_STATED TASK_
Repeat everything from the line holding "record = json.load(file)" to the line holding "INCH = 25.4", inclusive, exactly. Leave out the rest.

_INPUT DATA_
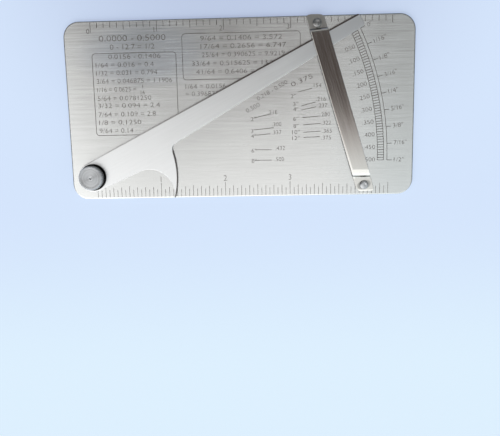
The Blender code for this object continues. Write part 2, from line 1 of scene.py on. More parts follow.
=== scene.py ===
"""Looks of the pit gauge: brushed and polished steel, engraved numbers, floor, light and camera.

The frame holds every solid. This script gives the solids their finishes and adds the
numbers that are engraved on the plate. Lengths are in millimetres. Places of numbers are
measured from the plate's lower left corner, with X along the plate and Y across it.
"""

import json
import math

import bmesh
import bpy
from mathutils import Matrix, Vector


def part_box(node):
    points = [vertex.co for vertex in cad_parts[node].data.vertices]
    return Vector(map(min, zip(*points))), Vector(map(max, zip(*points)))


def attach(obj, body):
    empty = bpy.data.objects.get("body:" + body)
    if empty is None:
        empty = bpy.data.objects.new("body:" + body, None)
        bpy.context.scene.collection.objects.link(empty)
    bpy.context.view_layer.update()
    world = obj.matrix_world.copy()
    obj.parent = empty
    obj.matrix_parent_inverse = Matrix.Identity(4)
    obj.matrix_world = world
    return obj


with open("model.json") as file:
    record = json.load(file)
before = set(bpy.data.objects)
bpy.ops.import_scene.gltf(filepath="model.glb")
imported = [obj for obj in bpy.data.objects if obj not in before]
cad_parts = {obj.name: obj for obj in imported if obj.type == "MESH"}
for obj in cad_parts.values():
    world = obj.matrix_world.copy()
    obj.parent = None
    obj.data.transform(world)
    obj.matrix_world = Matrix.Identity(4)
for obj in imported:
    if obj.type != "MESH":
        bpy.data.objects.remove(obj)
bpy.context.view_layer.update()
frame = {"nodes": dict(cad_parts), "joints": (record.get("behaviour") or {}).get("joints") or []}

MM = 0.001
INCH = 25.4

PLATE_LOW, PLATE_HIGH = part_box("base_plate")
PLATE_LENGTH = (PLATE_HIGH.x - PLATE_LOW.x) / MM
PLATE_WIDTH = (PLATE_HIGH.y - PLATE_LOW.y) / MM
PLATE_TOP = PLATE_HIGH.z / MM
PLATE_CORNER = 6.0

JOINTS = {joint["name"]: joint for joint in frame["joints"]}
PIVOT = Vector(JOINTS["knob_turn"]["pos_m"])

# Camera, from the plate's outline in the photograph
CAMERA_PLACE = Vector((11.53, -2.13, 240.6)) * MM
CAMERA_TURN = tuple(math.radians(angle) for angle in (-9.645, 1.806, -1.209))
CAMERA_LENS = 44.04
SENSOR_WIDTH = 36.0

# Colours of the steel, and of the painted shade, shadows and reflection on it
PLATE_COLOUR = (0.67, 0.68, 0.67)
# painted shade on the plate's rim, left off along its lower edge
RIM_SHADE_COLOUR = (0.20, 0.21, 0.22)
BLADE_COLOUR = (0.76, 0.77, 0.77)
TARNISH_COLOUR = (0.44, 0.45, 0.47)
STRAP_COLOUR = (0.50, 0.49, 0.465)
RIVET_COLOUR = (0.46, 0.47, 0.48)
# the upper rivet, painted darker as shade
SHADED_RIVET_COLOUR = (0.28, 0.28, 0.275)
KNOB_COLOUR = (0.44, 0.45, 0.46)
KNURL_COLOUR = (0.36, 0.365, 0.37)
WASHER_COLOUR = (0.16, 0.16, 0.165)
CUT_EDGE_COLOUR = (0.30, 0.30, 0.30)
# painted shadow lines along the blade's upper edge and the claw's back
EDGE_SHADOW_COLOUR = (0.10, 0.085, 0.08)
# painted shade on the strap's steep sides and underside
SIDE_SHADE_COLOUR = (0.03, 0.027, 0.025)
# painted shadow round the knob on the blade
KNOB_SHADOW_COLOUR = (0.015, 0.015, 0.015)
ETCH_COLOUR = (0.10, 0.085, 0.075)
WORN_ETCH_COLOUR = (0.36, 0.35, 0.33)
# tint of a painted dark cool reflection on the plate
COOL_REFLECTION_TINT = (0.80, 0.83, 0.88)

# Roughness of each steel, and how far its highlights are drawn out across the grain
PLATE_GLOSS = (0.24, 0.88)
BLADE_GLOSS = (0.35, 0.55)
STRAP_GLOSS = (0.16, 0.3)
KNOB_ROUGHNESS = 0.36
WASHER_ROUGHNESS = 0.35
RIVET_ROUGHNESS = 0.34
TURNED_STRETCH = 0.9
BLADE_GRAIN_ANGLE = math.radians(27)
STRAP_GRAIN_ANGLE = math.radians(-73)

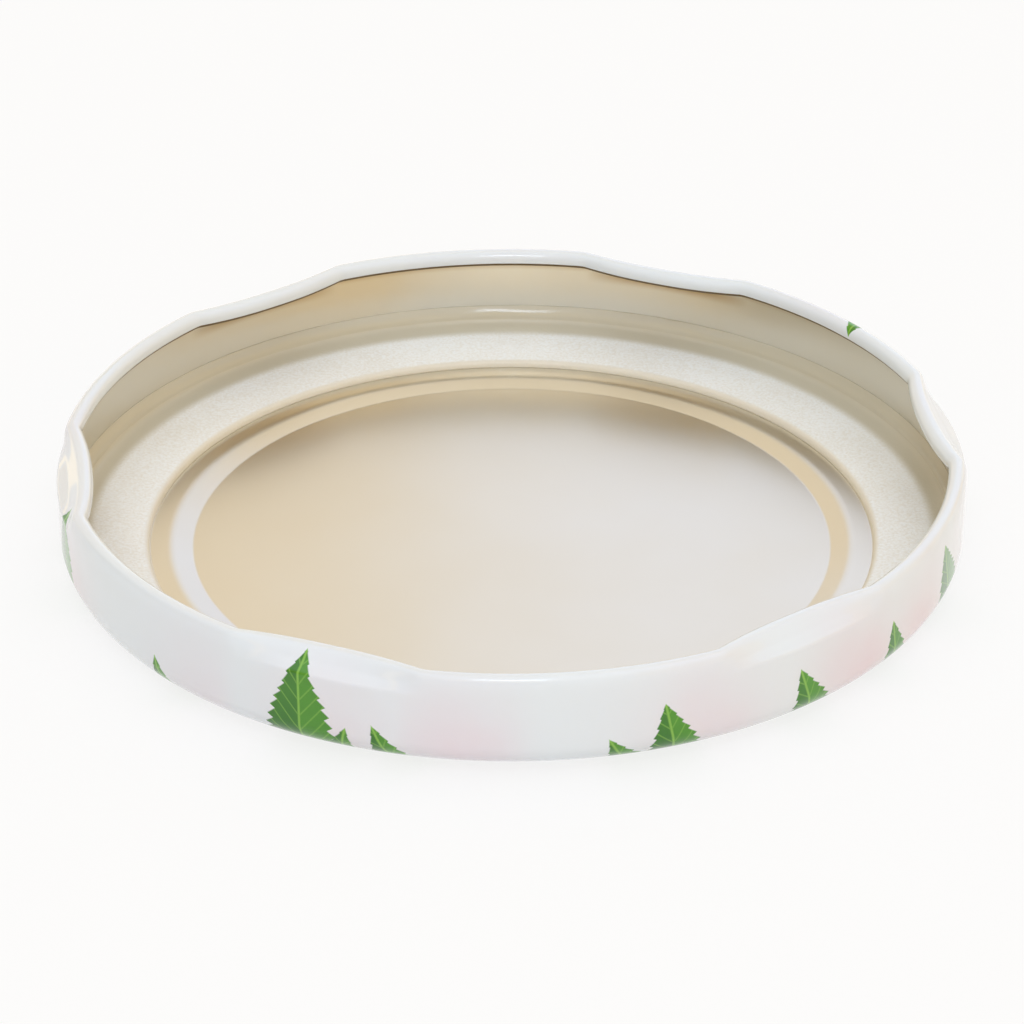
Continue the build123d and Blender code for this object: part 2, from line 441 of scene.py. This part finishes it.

_REPLY TO THE EXERCISE_
    record = json.load(file)
before = set(bpy.data.objects)
bpy.ops.import_scene.gltf(filepath="model.glb")
imported = [obj for obj in bpy.data.objects if obj not in before]
cad_parts = {obj.name: obj for obj in imported if obj.type == "MESH"}
for obj in cad_parts.values():
    world = obj.matrix_world.copy()
    obj.parent = None
    obj.data.transform(world)
    obj.matrix_world = Matrix.Identity(4)
for obj in imported:
    if obj.type != "MESH":
        bpy.data.objects.remove(obj)
bpy.context.view_layer.update()
frame = {"nodes": dict(cad_parts), "joints": (record.get("behaviour") or {}).get("joints") or []}

MM = 0.001
INCH = 25.4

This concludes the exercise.